What you will do -> Each line containing the word "Write" needs to be copied.

------ Entries supplied ------

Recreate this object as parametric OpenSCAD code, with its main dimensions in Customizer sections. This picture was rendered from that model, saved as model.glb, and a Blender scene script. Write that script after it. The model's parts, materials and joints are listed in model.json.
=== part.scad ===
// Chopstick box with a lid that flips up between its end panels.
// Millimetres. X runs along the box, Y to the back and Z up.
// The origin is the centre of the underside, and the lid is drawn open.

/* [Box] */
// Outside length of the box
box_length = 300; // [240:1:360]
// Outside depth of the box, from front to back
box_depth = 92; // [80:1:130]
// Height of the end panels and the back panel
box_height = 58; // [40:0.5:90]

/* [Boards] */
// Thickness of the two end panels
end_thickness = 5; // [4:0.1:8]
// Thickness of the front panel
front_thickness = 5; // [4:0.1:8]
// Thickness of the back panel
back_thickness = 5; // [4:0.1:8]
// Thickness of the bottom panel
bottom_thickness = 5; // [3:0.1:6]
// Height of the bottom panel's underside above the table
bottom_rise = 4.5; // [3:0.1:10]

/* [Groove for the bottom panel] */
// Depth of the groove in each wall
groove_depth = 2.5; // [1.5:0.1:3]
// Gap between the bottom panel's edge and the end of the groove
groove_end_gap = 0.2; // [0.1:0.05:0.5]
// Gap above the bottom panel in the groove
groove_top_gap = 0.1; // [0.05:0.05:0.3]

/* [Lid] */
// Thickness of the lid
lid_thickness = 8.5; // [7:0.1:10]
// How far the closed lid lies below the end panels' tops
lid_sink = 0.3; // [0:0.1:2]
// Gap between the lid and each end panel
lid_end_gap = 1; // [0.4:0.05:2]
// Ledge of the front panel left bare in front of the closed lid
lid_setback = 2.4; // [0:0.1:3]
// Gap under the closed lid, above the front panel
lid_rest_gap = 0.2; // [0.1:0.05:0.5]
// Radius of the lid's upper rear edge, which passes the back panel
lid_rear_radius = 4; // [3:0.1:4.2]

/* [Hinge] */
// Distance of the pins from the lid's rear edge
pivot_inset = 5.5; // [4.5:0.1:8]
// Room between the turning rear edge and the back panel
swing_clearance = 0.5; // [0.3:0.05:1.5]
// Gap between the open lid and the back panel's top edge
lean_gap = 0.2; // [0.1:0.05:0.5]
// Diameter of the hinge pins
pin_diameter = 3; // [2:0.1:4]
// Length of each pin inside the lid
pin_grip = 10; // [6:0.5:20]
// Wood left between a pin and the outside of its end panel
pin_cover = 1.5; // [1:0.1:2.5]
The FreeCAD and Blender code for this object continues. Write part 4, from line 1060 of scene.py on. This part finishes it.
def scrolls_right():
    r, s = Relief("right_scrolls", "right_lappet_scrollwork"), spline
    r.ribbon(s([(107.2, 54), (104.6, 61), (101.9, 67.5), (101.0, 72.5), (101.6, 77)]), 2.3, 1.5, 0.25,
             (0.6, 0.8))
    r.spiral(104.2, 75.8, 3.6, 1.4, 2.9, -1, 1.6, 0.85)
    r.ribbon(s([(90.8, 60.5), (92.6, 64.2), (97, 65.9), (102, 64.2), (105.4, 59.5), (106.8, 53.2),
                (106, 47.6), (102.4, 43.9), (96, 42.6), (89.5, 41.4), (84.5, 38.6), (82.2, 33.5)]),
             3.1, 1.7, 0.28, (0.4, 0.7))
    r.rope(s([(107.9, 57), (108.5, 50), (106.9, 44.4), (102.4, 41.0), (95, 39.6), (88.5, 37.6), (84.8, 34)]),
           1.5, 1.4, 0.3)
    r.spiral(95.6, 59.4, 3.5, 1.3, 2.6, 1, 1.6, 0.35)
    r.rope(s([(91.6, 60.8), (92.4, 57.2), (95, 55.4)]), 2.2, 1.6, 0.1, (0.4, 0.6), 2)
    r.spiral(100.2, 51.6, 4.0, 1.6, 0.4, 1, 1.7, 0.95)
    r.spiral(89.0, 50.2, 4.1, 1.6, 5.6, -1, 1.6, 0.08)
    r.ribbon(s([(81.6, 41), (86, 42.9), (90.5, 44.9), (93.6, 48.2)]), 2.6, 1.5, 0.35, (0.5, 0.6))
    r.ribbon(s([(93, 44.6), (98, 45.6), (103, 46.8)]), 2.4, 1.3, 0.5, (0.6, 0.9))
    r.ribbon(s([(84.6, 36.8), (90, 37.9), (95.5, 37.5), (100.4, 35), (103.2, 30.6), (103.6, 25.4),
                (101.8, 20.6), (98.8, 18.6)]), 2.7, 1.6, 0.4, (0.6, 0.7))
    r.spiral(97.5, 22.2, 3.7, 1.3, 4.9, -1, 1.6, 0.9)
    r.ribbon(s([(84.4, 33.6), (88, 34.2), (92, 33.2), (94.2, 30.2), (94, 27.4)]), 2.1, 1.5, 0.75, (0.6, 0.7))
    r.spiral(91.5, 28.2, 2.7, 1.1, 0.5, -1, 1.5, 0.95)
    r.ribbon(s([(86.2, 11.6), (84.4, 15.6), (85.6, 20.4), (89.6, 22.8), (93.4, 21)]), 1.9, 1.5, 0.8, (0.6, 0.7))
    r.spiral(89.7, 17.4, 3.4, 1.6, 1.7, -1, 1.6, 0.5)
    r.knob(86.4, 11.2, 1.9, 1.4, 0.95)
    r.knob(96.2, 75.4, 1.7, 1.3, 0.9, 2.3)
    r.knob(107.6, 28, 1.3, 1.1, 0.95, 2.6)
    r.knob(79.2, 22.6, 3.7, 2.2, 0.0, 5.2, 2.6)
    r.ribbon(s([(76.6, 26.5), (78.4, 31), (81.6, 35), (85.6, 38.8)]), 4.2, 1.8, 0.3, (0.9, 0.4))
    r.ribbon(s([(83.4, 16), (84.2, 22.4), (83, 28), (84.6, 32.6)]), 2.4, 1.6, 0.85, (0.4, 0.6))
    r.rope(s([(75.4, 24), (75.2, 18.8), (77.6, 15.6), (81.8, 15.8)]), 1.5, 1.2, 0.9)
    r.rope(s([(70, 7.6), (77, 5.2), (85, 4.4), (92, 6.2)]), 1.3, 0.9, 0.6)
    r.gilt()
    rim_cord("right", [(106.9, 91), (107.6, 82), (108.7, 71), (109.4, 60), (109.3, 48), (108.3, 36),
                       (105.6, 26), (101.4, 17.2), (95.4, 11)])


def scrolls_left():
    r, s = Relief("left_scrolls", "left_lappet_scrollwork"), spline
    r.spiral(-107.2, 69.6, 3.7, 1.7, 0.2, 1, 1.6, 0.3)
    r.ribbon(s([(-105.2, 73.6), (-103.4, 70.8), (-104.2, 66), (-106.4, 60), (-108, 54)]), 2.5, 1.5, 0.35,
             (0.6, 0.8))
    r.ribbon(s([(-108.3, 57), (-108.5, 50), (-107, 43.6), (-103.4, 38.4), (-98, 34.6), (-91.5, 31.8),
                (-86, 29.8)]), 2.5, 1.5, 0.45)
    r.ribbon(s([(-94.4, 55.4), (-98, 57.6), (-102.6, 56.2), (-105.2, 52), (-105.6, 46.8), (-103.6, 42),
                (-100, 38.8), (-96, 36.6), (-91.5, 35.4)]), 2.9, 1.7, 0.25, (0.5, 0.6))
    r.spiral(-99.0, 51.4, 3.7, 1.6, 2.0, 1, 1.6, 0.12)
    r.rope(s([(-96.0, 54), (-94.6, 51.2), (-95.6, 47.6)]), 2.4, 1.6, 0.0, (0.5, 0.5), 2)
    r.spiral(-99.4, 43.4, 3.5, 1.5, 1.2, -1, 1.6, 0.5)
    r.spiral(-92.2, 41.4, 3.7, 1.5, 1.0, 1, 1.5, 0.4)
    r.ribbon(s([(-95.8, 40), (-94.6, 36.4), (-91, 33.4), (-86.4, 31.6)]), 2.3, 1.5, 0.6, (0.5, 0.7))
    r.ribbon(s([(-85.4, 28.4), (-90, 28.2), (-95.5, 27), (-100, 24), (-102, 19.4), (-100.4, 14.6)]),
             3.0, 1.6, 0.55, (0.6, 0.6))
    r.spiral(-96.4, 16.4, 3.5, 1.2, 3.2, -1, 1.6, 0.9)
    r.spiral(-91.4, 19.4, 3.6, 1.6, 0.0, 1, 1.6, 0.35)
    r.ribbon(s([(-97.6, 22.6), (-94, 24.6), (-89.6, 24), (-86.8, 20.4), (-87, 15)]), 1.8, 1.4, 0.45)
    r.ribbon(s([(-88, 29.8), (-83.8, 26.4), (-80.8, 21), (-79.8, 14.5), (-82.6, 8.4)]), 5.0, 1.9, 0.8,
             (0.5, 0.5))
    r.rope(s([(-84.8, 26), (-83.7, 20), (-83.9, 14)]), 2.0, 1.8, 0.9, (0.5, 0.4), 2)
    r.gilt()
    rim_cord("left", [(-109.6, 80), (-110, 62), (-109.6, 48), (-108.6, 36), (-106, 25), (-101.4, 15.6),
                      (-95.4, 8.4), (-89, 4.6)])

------

Answer ->
Recreate this object as parametric OpenSCAD code, with its main dimensions in Customizer sections. This picture was rendered from that model, saved as model.glb, and a Blender scene script. Write that script after it. The model's parts, materials and joints are listed in model.json.
The FreeCAD and Blender code for this object continues. Write part 4, from line 1060 of scene.py on. This part finishes it.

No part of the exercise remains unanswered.